- Material
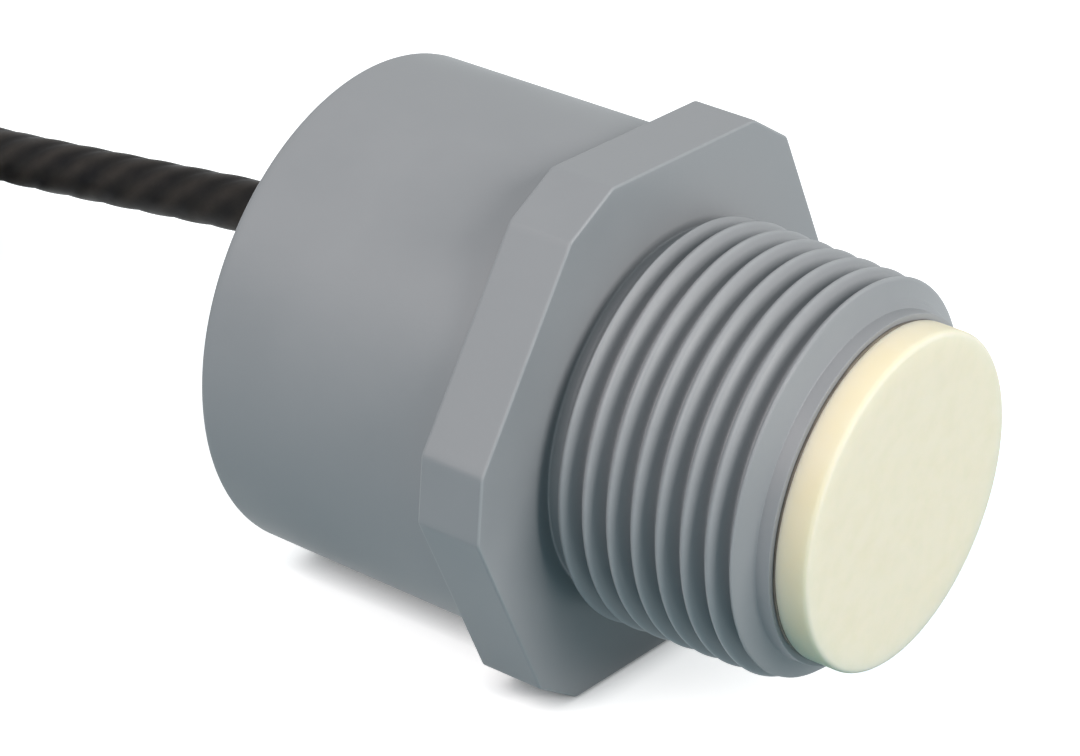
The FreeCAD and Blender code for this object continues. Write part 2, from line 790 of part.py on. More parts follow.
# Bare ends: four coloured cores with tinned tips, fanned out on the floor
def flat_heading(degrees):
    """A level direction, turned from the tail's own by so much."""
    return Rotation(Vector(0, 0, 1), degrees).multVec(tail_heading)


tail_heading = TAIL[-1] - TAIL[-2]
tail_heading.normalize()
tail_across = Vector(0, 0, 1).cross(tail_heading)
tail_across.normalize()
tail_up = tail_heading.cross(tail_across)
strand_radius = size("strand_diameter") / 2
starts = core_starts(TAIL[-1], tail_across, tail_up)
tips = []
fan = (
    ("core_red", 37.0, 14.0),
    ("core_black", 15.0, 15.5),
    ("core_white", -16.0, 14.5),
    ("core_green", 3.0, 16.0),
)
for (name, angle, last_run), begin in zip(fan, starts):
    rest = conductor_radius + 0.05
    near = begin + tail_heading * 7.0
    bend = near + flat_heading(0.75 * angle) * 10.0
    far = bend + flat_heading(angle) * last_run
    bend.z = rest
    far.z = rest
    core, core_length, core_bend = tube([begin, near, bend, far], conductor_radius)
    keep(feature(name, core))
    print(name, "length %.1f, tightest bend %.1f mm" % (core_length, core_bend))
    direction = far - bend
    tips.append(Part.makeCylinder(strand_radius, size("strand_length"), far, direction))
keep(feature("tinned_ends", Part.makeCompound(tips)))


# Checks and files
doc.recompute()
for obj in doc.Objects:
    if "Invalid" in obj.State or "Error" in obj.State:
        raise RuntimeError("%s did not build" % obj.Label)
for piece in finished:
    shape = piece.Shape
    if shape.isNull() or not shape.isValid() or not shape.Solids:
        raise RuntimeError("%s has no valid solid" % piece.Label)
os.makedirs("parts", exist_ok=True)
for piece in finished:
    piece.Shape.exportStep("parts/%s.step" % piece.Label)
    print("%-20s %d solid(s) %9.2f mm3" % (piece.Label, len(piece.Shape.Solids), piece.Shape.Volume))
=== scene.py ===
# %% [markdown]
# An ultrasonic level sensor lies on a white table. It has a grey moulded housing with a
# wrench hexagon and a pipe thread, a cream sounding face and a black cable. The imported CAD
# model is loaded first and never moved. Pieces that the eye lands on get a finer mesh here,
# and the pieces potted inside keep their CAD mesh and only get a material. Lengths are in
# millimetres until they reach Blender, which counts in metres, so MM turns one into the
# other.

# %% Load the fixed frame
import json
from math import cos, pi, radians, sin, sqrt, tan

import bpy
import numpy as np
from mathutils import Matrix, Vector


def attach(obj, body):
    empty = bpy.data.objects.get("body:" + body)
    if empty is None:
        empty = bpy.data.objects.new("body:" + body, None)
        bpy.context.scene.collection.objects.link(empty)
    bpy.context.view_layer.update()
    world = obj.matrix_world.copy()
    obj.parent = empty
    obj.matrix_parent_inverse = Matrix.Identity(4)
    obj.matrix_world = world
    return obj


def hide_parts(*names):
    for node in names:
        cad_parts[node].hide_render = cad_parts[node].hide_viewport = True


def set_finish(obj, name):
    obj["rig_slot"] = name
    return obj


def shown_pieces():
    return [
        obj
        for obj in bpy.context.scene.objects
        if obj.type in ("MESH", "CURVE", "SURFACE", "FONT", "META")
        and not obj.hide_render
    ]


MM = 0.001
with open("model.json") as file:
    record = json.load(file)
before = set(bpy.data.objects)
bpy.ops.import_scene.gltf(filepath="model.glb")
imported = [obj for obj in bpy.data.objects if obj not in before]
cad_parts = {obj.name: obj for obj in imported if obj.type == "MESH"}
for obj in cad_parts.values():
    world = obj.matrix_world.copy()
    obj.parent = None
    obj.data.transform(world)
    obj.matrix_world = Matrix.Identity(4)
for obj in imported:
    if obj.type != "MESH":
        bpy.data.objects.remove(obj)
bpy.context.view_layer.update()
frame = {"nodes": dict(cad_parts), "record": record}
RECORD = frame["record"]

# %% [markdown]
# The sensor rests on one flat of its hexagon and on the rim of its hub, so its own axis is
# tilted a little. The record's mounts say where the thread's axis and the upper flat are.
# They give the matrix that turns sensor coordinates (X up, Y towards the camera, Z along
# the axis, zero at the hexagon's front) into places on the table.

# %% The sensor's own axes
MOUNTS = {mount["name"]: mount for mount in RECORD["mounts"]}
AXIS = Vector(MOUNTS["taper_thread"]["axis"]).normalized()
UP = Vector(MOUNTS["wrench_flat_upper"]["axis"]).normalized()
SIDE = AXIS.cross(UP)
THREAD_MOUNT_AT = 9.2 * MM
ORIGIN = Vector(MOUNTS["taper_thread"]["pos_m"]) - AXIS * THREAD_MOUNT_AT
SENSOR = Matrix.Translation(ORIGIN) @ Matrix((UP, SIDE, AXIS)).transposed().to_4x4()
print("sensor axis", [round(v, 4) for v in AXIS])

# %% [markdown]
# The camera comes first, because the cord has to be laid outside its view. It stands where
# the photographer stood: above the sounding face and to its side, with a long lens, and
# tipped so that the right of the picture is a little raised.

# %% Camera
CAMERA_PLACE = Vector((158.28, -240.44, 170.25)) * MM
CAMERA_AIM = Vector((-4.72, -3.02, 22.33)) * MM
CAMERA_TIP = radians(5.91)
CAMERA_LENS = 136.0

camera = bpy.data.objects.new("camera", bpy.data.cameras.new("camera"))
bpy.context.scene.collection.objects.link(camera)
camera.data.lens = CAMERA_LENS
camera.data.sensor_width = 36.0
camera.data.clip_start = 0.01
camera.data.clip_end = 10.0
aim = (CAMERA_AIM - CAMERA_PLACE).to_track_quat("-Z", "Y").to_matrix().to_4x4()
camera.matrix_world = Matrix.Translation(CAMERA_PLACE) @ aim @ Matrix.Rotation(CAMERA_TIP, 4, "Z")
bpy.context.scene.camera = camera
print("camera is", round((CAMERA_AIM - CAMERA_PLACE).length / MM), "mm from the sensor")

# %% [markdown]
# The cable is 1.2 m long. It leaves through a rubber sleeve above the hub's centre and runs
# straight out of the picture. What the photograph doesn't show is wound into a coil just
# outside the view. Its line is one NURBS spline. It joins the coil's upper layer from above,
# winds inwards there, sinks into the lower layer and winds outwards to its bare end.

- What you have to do
Copy out only the lines above from the one with "# Checks and files" to the one with "obj.matrix_parent_inverse = Matrix.Identity(4)", inclusive, exactly as they stand.

- Solution for this exercise
# Checks and files
doc.recompute()
for obj in doc.Objects:
    if "Invalid" in obj.State or "Error" in obj.State:
        raise RuntimeError("%s did not build" % obj.Label)
for piece in finished:
    shape = piece.Shape
    if shape.isNull() or not shape.isValid() or not shape.Solids:
        raise RuntimeError("%s has no valid solid" % piece.Label)
os.makedirs("parts", exist_ok=True)
for piece in finished:
    piece.Shape.exportStep("parts/%s.step" % piece.Label)
    print("%-20s %d solid(s) %9.2f mm3" % (piece.Label, len(piece.Shape.Solids), piece.Shape.Volume))
=== scene.py ===
# %% [markdown]
# An ultrasonic level sensor lies on a white table. It has a grey moulded housing with a
# wrench hexagon and a pipe thread, a cream sounding face and a black cable. The imported CAD
# model is loaded first and never moved. Pieces that the eye lands on get a finer mesh here,
# and the pieces potted inside keep their CAD mesh and only get a material. Lengths are in
# millimetres until they reach Blender, which counts in metres, so MM turns one into the
# other.

# %% Load the fixed frame
import json
from math import cos, pi, radians, sin, sqrt, tan

import bpy
import numpy as np
from mathutils import Matrix, Vector


def attach(obj, body):
    empty = bpy.data.objects.get("body:" + body)
    if empty is None:
        empty = bpy.data.objects.new("body:" + body, None)
        bpy.context.scene.collection.objects.link(empty)
    bpy.context.view_layer.update()
    world = obj.matrix_world.copy()
    obj.parent = empty
    obj.matrix_parent_inverse = Matrix.Identity(4)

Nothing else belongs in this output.